Could you extract every entry below and reproduce it exactly?
>> BEGIN Record list
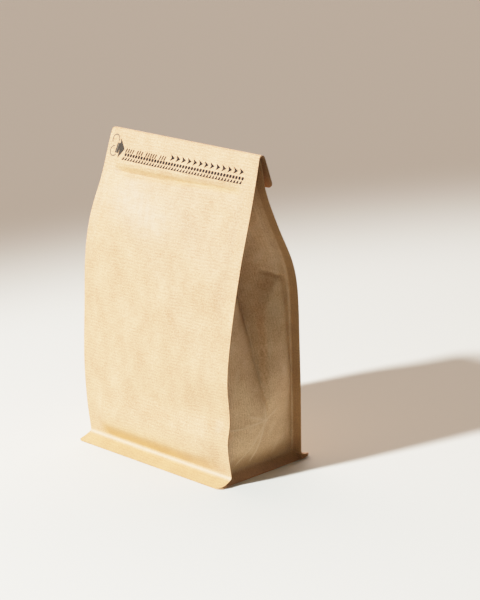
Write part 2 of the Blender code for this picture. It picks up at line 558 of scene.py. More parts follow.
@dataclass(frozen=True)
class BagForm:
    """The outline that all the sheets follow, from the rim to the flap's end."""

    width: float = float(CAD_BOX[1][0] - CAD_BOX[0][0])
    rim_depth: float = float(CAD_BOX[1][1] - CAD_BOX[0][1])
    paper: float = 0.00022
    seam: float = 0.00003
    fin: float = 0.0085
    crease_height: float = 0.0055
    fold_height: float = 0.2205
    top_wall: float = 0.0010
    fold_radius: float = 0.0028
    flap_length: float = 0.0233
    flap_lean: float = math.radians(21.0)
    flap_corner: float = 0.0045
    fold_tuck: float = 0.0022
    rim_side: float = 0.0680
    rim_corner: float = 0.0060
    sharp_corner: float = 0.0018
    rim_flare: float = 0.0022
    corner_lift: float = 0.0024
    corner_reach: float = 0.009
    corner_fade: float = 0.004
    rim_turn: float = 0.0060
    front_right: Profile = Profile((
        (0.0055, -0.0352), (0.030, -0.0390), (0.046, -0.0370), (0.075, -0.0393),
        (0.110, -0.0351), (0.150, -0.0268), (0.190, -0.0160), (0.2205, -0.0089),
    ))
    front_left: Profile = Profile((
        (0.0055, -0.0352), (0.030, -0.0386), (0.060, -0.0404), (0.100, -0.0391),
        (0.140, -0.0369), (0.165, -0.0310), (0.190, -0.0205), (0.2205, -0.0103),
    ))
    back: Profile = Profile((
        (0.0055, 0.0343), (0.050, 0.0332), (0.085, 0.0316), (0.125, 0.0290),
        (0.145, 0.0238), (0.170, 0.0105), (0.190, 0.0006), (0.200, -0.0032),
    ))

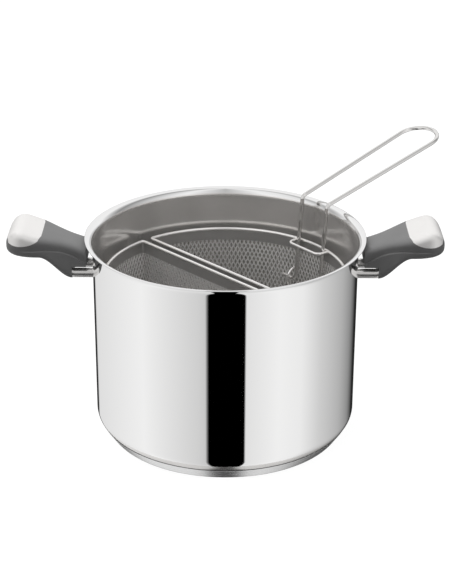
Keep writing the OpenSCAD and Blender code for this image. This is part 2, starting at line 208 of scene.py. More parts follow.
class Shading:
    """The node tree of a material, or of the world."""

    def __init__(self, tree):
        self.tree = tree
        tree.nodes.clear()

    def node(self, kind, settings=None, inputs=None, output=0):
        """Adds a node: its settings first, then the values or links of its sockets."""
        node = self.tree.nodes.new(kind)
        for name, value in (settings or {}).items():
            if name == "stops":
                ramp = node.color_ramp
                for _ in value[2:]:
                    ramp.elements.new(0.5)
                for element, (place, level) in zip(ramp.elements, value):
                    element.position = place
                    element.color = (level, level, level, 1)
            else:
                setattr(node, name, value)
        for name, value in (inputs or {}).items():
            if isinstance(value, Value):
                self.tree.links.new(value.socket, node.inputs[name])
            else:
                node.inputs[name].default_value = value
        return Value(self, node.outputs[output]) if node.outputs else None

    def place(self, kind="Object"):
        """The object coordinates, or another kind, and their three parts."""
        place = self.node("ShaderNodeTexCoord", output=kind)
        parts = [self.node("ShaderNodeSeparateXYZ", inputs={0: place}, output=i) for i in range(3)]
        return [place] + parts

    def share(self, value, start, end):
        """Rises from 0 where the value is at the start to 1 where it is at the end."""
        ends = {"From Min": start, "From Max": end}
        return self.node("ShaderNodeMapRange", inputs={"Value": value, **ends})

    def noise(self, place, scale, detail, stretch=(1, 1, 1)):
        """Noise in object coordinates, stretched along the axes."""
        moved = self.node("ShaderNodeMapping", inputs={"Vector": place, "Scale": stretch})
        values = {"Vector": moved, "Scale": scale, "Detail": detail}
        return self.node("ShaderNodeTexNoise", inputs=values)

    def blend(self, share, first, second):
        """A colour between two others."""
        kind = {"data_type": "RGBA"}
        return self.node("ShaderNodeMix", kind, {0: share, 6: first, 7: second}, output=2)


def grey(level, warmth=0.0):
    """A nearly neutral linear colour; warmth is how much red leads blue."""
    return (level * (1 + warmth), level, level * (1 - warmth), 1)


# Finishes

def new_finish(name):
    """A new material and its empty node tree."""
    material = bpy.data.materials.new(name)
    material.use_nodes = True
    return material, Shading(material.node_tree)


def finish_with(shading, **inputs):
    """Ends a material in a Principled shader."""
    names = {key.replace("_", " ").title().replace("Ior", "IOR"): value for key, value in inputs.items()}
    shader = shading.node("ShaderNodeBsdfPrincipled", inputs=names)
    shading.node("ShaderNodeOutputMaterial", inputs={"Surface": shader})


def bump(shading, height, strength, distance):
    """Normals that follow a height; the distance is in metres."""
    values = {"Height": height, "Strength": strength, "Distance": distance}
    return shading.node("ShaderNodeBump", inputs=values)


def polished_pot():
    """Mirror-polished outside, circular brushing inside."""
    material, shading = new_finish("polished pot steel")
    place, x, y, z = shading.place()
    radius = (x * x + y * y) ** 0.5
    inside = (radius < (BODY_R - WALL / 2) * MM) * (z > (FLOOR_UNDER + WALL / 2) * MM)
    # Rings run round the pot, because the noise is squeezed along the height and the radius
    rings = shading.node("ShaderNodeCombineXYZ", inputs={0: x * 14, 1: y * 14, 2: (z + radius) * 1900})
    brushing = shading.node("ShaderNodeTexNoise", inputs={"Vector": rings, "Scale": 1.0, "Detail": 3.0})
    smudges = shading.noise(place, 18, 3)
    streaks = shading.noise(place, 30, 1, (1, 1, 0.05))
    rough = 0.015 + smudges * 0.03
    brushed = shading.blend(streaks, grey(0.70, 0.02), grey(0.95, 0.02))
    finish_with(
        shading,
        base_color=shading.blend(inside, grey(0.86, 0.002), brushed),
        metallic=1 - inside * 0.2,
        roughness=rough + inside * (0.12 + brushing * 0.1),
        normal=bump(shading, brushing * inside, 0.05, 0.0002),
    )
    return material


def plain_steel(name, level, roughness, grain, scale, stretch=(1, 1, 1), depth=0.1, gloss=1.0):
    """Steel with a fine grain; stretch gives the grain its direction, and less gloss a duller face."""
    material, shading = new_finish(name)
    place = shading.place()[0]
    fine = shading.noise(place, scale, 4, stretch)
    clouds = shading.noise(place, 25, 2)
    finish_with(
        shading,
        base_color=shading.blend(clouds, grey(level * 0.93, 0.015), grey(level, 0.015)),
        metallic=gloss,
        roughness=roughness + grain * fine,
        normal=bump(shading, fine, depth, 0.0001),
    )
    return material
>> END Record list
*Reply*:
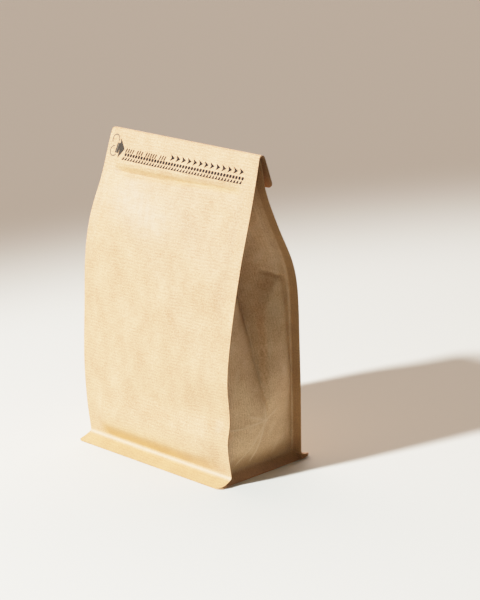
Write part 2 of the Blender code for this picture. It picks up at line 558 of scene.py. More parts follow.
@dataclass(frozen=True)
class BagForm:
    """The outline that all the sheets follow, from the rim to the flap's end."""

    width: float = float(CAD_BOX[1][0] - CAD_BOX[0][0])
    rim_depth: float = float(CAD_BOX[1][1] - CAD_BOX[0][1])
    paper: float = 0.00022
    seam: float = 0.00003
    fin: float = 0.0085
    crease_height: float = 0.0055
    fold_height: float = 0.2205
    top_wall: float = 0.0010
    fold_radius: float = 0.0028
    flap_length: float = 0.0233
    flap_lean: float = math.radians(21.0)
    flap_corner: float = 0.0045
    fold_tuck: float = 0.0022
    rim_side: float = 0.0680
    rim_corner: float = 0.0060
    sharp_corner: float = 0.0018
    rim_flare: float = 0.0022
    corner_lift: float = 0.0024
    corner_reach: float = 0.009
    corner_fade: float = 0.004
    rim_turn: float = 0.0060
    front_right: Profile = Profile((
        (0.0055, -0.0352), (0.030, -0.0390), (0.046, -0.0370), (0.075, -0.0393),
        (0.110, -0.0351), (0.150, -0.0268), (0.190, -0.0160), (0.2205, -0.0089),
    ))
    front_left: Profile = Profile((
        (0.0055, -0.0352), (0.030, -0.0386), (0.060, -0.0404), (0.100, -0.0391),
        (0.140, -0.0369), (0.165, -0.0310), (0.190, -0.0205), (0.2205, -0.0103),
    ))
    back: Profile = Profile((
        (0.0055, 0.0343), (0.050, 0.0332), (0.085, 0.0316), (0.125, 0.0290),
        (0.145, 0.0238), (0.170, 0.0105), (0.190, 0.0006), (0.200, -0.0032),
    ))

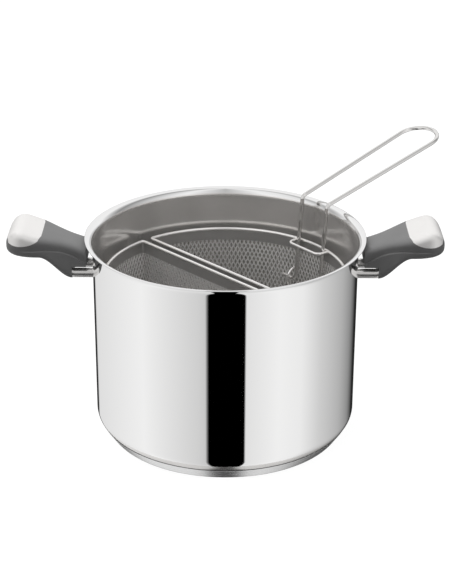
Keep writing the OpenSCAD and Blender code for this image. This is part 2, starting at line 208 of scene.py. More parts follow.
class Shading:
    """The node tree of a material, or of the world."""

    def __init__(self, tree):
        self.tree = tree
        tree.nodes.clear()

    def node(self, kind, settings=None, inputs=None, output=0):
        """Adds a node: its settings first, then the values or links of its sockets."""
        node = self.tree.nodes.new(kind)
        for name, value in (settings or {}).items():
            if name == "stops":
                ramp = node.color_ramp
                for _ in value[2:]:
                    ramp.elements.new(0.5)
                for element, (place, level) in zip(ramp.elements, value):
                    element.position = place
                    element.color = (level, level, level, 1)
            else:
                setattr(node, name, value)
        for name, value in (inputs or {}).items():
            if isinstance(value, Value):
                self.tree.links.new(value.socket, node.inputs[name])
            else:
                node.inputs[name].default_value = value
        return Value(self, node.outputs[output]) if node.outputs else None

    def place(self, kind="Object"):
        """The object coordinates, or another kind, and their three parts."""
        place = self.node("ShaderNodeTexCoord", output=kind)
        parts = [self.node("ShaderNodeSeparateXYZ", inputs={0: place}, output=i) for i in range(3)]
        return [place] + parts

    def share(self, value, start, end):
        """Rises from 0 where the value is at the start to 1 where it is at the end."""
        ends = {"From Min": start, "From Max": end}
        return self.node("ShaderNodeMapRange", inputs={"Value": value, **ends})

    def noise(self, place, scale, detail, stretch=(1, 1, 1)):
        """Noise in object coordinates, stretched along the axes."""
        moved = self.node("ShaderNodeMapping", inputs={"Vector": place, "Scale": stretch})
        values = {"Vector": moved, "Scale": scale, "Detail": detail}
        return self.node("ShaderNodeTexNoise", inputs=values)

    def blend(self, share, first, second):
        """A colour between two others."""
        kind = {"data_type": "RGBA"}
        return self.node("ShaderNodeMix", kind, {0: share, 6: first, 7: second}, output=2)


def grey(level, warmth=0.0):
    """A nearly neutral linear colour; warmth is how much red leads blue."""
    return (level * (1 + warmth), level, level * (1 - warmth), 1)


# Finishes

def new_finish(name):
    """A new material and its empty node tree."""
    material = bpy.data.materials.new(name)
    material.use_nodes = True
    return material, Shading(material.node_tree)


def finish_with(shading, **inputs):
    """Ends a material in a Principled shader."""
    names = {key.replace("_", " ").title().replace("Ior", "IOR"): value for key, value in inputs.items()}
    shader = shading.node("ShaderNodeBsdfPrincipled", inputs=names)
    shading.node("ShaderNodeOutputMaterial", inputs={"Surface": shader})


def bump(shading, height, strength, distance):
    """Normals that follow a height; the distance is in metres."""
    values = {"Height": height, "Strength": strength, "Distance": distance}
    return shading.node("ShaderNodeBump", inputs=values)


def polished_pot():
    """Mirror-polished outside, circular brushing inside."""
    material, shading = new_finish("polished pot steel")
    place, x, y, z = shading.place()
    radius = (x * x + y * y) ** 0.5
    inside = (radius < (BODY_R - WALL / 2) * MM) * (z > (FLOOR_UNDER + WALL / 2) * MM)
    # Rings run round the pot, because the noise is squeezed along the height and the radius
    rings = shading.node("ShaderNodeCombineXYZ", inputs={0: x * 14, 1: y * 14, 2: (z + radius) * 1900})
    brushing = shading.node("ShaderNodeTexNoise", inputs={"Vector": rings, "Scale": 1.0, "Detail": 3.0})
    smudges = shading.noise(place, 18, 3)
    streaks = shading.noise(place, 30, 1, (1, 1, 0.05))
    rough = 0.015 + smudges * 0.03
    brushed = shading.blend(streaks, grey(0.70, 0.02), grey(0.95, 0.02))
    finish_with(
        shading,
        base_color=shading.blend(inside, grey(0.86, 0.002), brushed),
        metallic=1 - inside * 0.2,
        roughness=rough + inside * (0.12 + brushing * 0.1),
        normal=bump(shading, brushing * inside, 0.05, 0.0002),
    )
    return material


def plain_steel(name, level, roughness, grain, scale, stretch=(1, 1, 1), depth=0.1, gloss=1.0):
    """Steel with a fine grain; stretch gives the grain its direction, and less gloss a duller face."""
    material, shading = new_finish(name)
    place = shading.place()[0]
    fine = shading.noise(place, scale, 4, stretch)
    clouds = shading.noise(place, 25, 2)
    finish_with(
        shading,
        base_color=shading.blend(clouds, grey(level * 0.93, 0.015), grey(level, 0.015)),
        metallic=gloss,
        roughness=roughness + grain * fine,
        normal=bump(shading, fine, depth, 0.0001),
    )
    return material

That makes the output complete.